# start of Material
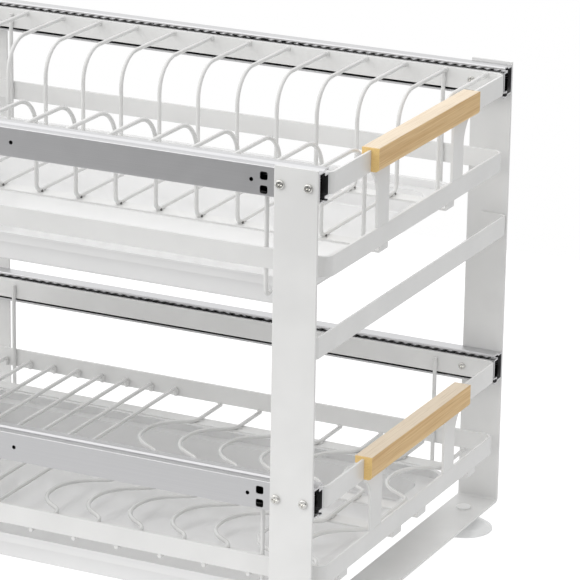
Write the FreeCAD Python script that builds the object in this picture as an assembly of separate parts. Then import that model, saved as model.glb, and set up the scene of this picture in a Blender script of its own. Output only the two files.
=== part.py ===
import FreeCAD, Part
import math
import os

# Two-tier pull-out dish rack for the inside of a kitchen cabinet.
# X points out of the cabinet, Y to the left side, Z up. The floor is Z 0.
# Every size is in millimetres. The origin is under the middle of the whole object.

# Driving dimensions of the frame
frame_length = 600.0
frame_width = 430.0
foot_height = 18.5
upright_height = 450.0
bar_width = 42.0
bar_thickness = 2.5
bar_bend = 2.5
soft_edge = 0.6

# Driving dimensions of the crossbars
crossbar_bottom = 297.3
crossbar_height = 20.0
crossbar_thickness = 2.0
crossbar_bend = 4.0
crossbar_flange = 26.0

# Driving dimensions of the ball-bearing slides
tier_centres = {"upper": 452.2, "lower": 163.2}
slide_height = 27.0
rail_window = 7.4
rail_window_x = 247.0
rail_window_heights = (4.55, -7.85)
rail_window_round = 1.8
rail_hole_radius = 1.9
rail_hole_x = (235.0, -4.0, -235.0)
rail_screw_inset = (9.0, 36.0)
slide_depth = 19.0
slide_metal = 1.3
outer_flange = 18.3
outer_lip = 2.3
race_start = 9.0
race_rise = 1.8
race_round = 1.2
inner_half_height = 10.2
inner_flange_start = 11.0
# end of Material
- **Aim of the exercise**:
Can you give every line above again, exactly as written?

- **Reply to the exercise**:
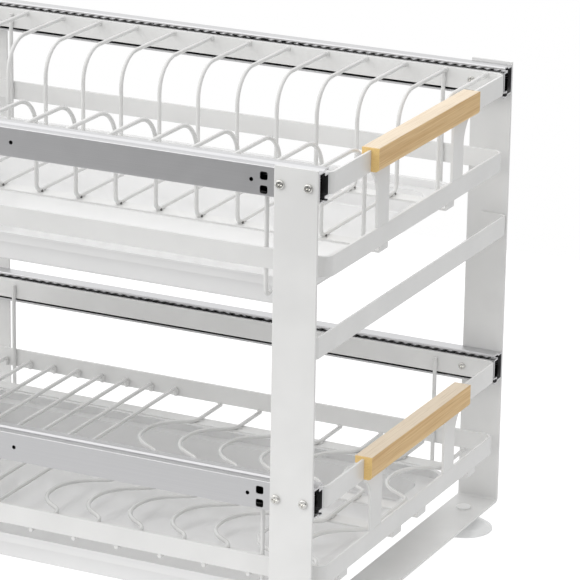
Write the FreeCAD Python script that builds the object in this picture as an assembly of separate parts. Then import that model, saved as model.glb, and set up the scene of this picture in a Blender script of its own. Output only the two files.
=== part.py ===
import FreeCAD, Part
import math
import os

# Two-tier pull-out dish rack for the inside of a kitchen cabinet.
# X points out of the cabinet, Y to the left side, Z up. The floor is Z 0.
# Every size is in millimetres. The origin is under the middle of the whole object.

# Driving dimensions of the frame
frame_length = 600.0
frame_width = 430.0
foot_height = 18.5
upright_height = 450.0
bar_width = 42.0
bar_thickness = 2.5
bar_bend = 2.5
soft_edge = 0.6

# Driving dimensions of the crossbars
crossbar_bottom = 297.3
crossbar_height = 20.0
crossbar_thickness = 2.0
crossbar_bend = 4.0
crossbar_flange = 26.0

# Driving dimensions of the ball-bearing slides
tier_centres = {"upper": 452.2, "lower": 163.2}
slide_height = 27.0
rail_window = 7.4
rail_window_x = 247.0
rail_window_heights = (4.55, -7.85)
rail_window_round = 1.8
rail_hole_radius = 1.9
rail_hole_x = (235.0, -4.0, -235.0)
rail_screw_inset = (9.0, 36.0)
slide_depth = 19.0
slide_metal = 1.3
outer_flange = 18.3
outer_lip = 2.3
race_start = 9.0
race_rise = 1.8
race_round = 1.2
inner_half_height = 10.2
inner_flange_start = 11.0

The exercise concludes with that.